- Instructions for the task: Return exactly and only these lines: the first of the listing through the one containing "const CORNER_STEPS = [0, 0.5, 1];".

- Data section:

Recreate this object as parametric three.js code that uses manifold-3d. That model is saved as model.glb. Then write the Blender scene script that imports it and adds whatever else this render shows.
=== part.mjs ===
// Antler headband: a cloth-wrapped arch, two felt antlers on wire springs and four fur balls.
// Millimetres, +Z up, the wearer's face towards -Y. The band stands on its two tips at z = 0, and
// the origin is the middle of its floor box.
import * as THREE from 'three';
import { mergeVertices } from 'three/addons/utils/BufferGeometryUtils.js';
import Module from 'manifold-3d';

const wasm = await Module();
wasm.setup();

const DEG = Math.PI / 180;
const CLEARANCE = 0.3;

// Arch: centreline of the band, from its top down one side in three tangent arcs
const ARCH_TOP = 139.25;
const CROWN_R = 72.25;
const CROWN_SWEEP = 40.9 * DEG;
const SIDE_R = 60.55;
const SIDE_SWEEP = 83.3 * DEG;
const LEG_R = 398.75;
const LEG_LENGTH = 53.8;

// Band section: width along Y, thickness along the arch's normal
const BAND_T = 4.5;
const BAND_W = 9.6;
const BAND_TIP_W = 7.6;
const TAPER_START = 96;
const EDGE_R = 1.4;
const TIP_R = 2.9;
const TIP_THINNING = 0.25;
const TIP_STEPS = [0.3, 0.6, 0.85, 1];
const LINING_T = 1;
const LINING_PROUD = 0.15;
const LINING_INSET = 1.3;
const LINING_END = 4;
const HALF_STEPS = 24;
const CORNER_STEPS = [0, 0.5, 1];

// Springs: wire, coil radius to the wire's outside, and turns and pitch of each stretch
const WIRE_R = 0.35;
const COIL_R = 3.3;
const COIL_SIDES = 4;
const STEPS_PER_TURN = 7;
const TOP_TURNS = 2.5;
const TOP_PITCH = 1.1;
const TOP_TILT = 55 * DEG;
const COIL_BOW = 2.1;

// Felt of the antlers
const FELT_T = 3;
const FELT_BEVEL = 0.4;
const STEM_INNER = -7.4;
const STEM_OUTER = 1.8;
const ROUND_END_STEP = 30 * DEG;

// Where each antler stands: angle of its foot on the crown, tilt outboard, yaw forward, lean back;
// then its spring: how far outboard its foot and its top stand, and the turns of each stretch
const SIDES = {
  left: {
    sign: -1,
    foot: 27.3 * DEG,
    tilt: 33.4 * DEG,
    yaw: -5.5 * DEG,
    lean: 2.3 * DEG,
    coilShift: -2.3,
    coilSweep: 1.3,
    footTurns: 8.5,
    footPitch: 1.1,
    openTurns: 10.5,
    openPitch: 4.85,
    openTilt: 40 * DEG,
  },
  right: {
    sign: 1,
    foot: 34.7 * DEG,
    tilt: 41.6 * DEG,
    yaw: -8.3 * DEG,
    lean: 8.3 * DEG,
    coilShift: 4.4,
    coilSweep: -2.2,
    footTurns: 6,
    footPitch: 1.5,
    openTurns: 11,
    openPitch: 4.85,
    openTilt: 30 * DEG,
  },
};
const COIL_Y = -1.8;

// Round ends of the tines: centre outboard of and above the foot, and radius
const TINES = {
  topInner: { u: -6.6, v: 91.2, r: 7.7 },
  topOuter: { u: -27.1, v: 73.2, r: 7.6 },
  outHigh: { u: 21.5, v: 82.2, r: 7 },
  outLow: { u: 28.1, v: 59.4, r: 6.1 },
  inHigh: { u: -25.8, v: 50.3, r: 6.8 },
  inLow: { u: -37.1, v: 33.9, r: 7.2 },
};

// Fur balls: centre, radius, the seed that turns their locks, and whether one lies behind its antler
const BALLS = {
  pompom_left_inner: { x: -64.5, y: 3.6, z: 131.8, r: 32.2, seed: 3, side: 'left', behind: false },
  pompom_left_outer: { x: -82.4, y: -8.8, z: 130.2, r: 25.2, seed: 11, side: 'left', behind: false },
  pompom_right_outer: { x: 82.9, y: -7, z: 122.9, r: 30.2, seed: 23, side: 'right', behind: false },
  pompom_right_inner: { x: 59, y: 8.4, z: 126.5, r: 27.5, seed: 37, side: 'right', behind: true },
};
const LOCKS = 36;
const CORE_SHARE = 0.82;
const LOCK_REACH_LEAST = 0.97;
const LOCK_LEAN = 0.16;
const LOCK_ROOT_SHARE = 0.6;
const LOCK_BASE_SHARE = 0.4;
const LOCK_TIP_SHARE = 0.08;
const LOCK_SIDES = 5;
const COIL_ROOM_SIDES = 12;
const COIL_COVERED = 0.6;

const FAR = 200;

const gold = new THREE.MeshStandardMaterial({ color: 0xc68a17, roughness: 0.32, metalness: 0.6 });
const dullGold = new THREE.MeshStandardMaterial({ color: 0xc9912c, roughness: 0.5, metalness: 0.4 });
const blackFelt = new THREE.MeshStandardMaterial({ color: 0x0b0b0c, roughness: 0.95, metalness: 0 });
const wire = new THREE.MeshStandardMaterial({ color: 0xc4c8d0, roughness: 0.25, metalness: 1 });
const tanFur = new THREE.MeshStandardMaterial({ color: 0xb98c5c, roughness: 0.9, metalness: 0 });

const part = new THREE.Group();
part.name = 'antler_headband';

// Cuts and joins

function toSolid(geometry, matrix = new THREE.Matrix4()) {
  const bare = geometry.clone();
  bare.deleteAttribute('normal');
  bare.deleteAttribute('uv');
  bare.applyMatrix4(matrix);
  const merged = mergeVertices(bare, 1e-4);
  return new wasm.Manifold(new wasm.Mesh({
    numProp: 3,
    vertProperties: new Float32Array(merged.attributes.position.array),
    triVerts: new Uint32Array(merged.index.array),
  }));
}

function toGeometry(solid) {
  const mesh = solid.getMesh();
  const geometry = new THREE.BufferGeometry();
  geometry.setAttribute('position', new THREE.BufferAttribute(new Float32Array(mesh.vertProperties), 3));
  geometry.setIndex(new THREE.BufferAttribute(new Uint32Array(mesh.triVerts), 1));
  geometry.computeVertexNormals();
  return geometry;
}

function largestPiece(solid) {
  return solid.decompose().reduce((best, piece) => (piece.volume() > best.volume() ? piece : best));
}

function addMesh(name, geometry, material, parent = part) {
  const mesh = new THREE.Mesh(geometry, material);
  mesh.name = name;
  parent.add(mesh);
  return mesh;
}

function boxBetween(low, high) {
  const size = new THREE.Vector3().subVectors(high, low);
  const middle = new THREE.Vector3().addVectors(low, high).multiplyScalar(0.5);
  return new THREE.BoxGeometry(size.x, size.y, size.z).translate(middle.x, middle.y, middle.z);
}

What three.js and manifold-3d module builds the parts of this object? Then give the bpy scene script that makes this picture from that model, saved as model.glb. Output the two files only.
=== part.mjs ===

- Solution for this exercise:
Recreate this object as parametric three.js code that uses manifold-3d. That model is saved as model.glb. Then write the Blender scene script that imports it and adds whatever else this render shows.
=== part.mjs ===
// Antler headband: a cloth-wrapped arch, two felt antlers on wire springs and four fur balls.
// Millimetres, +Z up, the wearer's face towards -Y. The band stands on its two tips at z = 0, and
// the origin is the middle of its floor box.
import * as THREE from 'three';
import { mergeVertices } from 'three/addons/utils/BufferGeometryUtils.js';
import Module from 'manifold-3d';

const wasm = await Module();
wasm.setup();

const DEG = Math.PI / 180;
const CLEARANCE = 0.3;

// Arch: centreline of the band, from its top down one side in three tangent arcs
const ARCH_TOP = 139.25;
const CROWN_R = 72.25;
const CROWN_SWEEP = 40.9 * DEG;
const SIDE_R = 60.55;
const SIDE_SWEEP = 83.3 * DEG;
const LEG_R = 398.75;
const LEG_LENGTH = 53.8;

// Band section: width along Y, thickness along the arch's normal
const BAND_T = 4.5;
const BAND_W = 9.6;
const BAND_TIP_W = 7.6;
const TAPER_START = 96;
const EDGE_R = 1.4;
const TIP_R = 2.9;
const TIP_THINNING = 0.25;
const TIP_STEPS = [0.3, 0.6, 0.85, 1];
const LINING_T = 1;
const LINING_PROUD = 0.15;
const LINING_INSET = 1.3;
const LINING_END = 4;
const HALF_STEPS = 24;
const CORNER_STEPS = [0, 0.5, 1];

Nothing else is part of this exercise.